Training deep neural networks effectively requires sophisticated optimization techniques that navigate high-dimensional parameter spaces with millions or billions of variables. Modern optimizers like Adam (Adaptive Moment Estimation) have largely supplanted basic stochastic gradient descent by dynamically adjusting learning rates for each parameter based on historical gradients—accelerating convergence in flat regions while stabilizing updates in steep areas. This adaptive behavior proves crucial for training deep architectures where gradients can vary dramatically across different layers and parameters.
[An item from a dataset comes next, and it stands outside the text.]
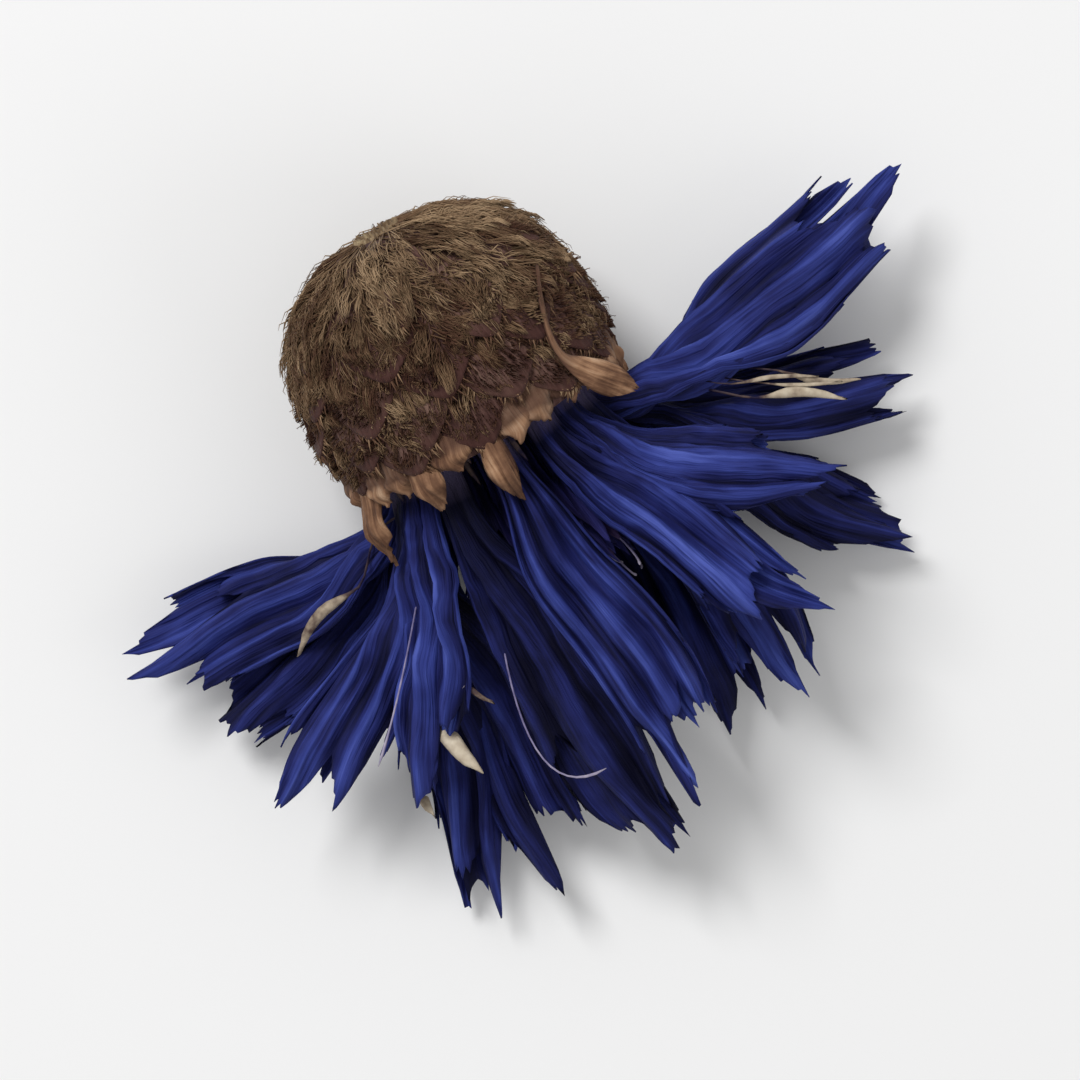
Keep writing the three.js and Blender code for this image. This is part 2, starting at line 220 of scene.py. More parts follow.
def newFinish(name, roughness, specular, sheen=0.0):
    material = bpy.data.materials.new(name)
    material.use_nodes = True
    tree = material.node_tree
    tree.nodes.clear()
    out = tree.nodes.new("ShaderNodeOutputMaterial")
    skin = tree.nodes.new("ShaderNodeBsdfPrincipled")
    skin.inputs["Roughness"].default_value = roughness
    skin.inputs["Sheen Weight"].default_value = sheen
    skin.inputs["Specular IOR Level"].default_value = specular
    tree.links.new(skin.outputs["BSDF"], out.inputs["Surface"])
    return material, tree, skin


def node(tree, kind, links=None, **settings):
    # one node, with its sockets set or linked by name or number, and its own settings
    made = tree.nodes.new("ShaderNode" + kind)
    for key, value in settings.items():
        setattr(made, key, value)
    for key, value in (links or {}).items():
        if isinstance(value, bpy.types.NodeSocket):
            tree.links.new(value, made.inputs[key])
        else:
            made.inputs[key].default_value = value
    return made


def ramp(tree, factor, stops):
    made = node(tree, "ValToRGB", {"Fac": factor})
    ends = made.color_ramp.elements
    while len(ends) < len(stops):
        ends.new(0.5)
    for end, (place, colour) in zip(ends, stops):
        end.position = place
        end.color = (*colour, 1)
    return made.outputs["Color"]


def attribute(tree, name):
    return node(tree, "Attribute", attribute_name=name).outputs["Fac"]


def maths(tree, operation, a, b):
    return node(tree, "Math", {0: a, 1: b}, operation=operation).outputs[0]


def weighted(tree, name, weight):
    return maths(tree, "MULTIPLY", attribute(tree, name), weight)


def addPatterns(tree, shade, *patterns):
    # adds each pattern to the shade, taken from its middle value and weighted
    for pattern, weight in patterns:
        centred = maths(tree, "SUBTRACT", pattern, 0.5)
        shade = maths(tree, "ADD", shade, maths(tree, "MULTIPLY", centred, weight))
    return shade


def remap(tree, value, old, new=(0.0, 1.0)):
    # an even rescaling from one range to another, clamped
    links = {"Value": value, "From Min": old[0], "From Max": old[1], "To Min": new[0], "To Max": new[1]}
    return node(tree, "MapRange", links).outputs[0]


def mixColour(tree, factor, a, b):
    return node(tree, "Mix", {0: factor, 6: a, 7: (*b, 1)}, data_type="RGBA").outputs[2]


def noise(tree, vector, scale, detail, roughness):
    links = {"Vector": vector, "Scale": scale, "Detail": detail, "Roughness": roughness}
    return node(tree, "TexNoise", links).outputs["Fac"]


def grain(tree, across, along, roughness=0.6):
    # noise in the piece's own pattern coordinates, so many times a centimetre each way
    own = node(tree, "UVMap", uv_map="surface").outputs["UV"]
    stretched = node(tree, "Mapping", {"Vector": own, "Scale": (across, along, 1)}).outputs["Vector"]
    return noise(tree, stretched, 1.0, 3.0, roughness)


def mottling(tree, scale, detail, roughness=0.55):
    # noise through the whole head, so many times a metre
    return noise(tree, node(tree, "TexCoord").outputs["Object"], scale, detail, roughness)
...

Regularization techniques combat overfitting through various constraints: dropout randomly deactivates neurons during training, forcing the network to develop redundant representations rather than over-relying on specific pathways; weight decay (L2 regularization) penalizes large parameters to reduce model complexity; batch normalization standardizes layer inputs across mini-batches, stabilizing training while enabling higher learning rates. Learning rate schedules provide further optimization control—warmup phases gradually increase rates to avoid early instability, while decay schedules reduce rates as training progresses to fine-tune parameters with greater precision. Modern hardware acceleration through Graphics Processing Units (GPUs) and specialized AI chips like Tensor Processing Units (TPUs) has proven transformative, enabling parallel computation of matrix operations that form the computational core of neural networks. Techniques like mixed-precision training leverage these hardware capabilities by using lower numerical precision where possible, dramatically increasing throughput while maintaining accuracy. Gradient accumulation enables training larger batch sizes than would fit in memory by accumulating gradients across multiple forward-backward passes before updating parameters. These technical optimizations collectively enable training increasingly powerful models that would have been computationally infeasible just years earlier.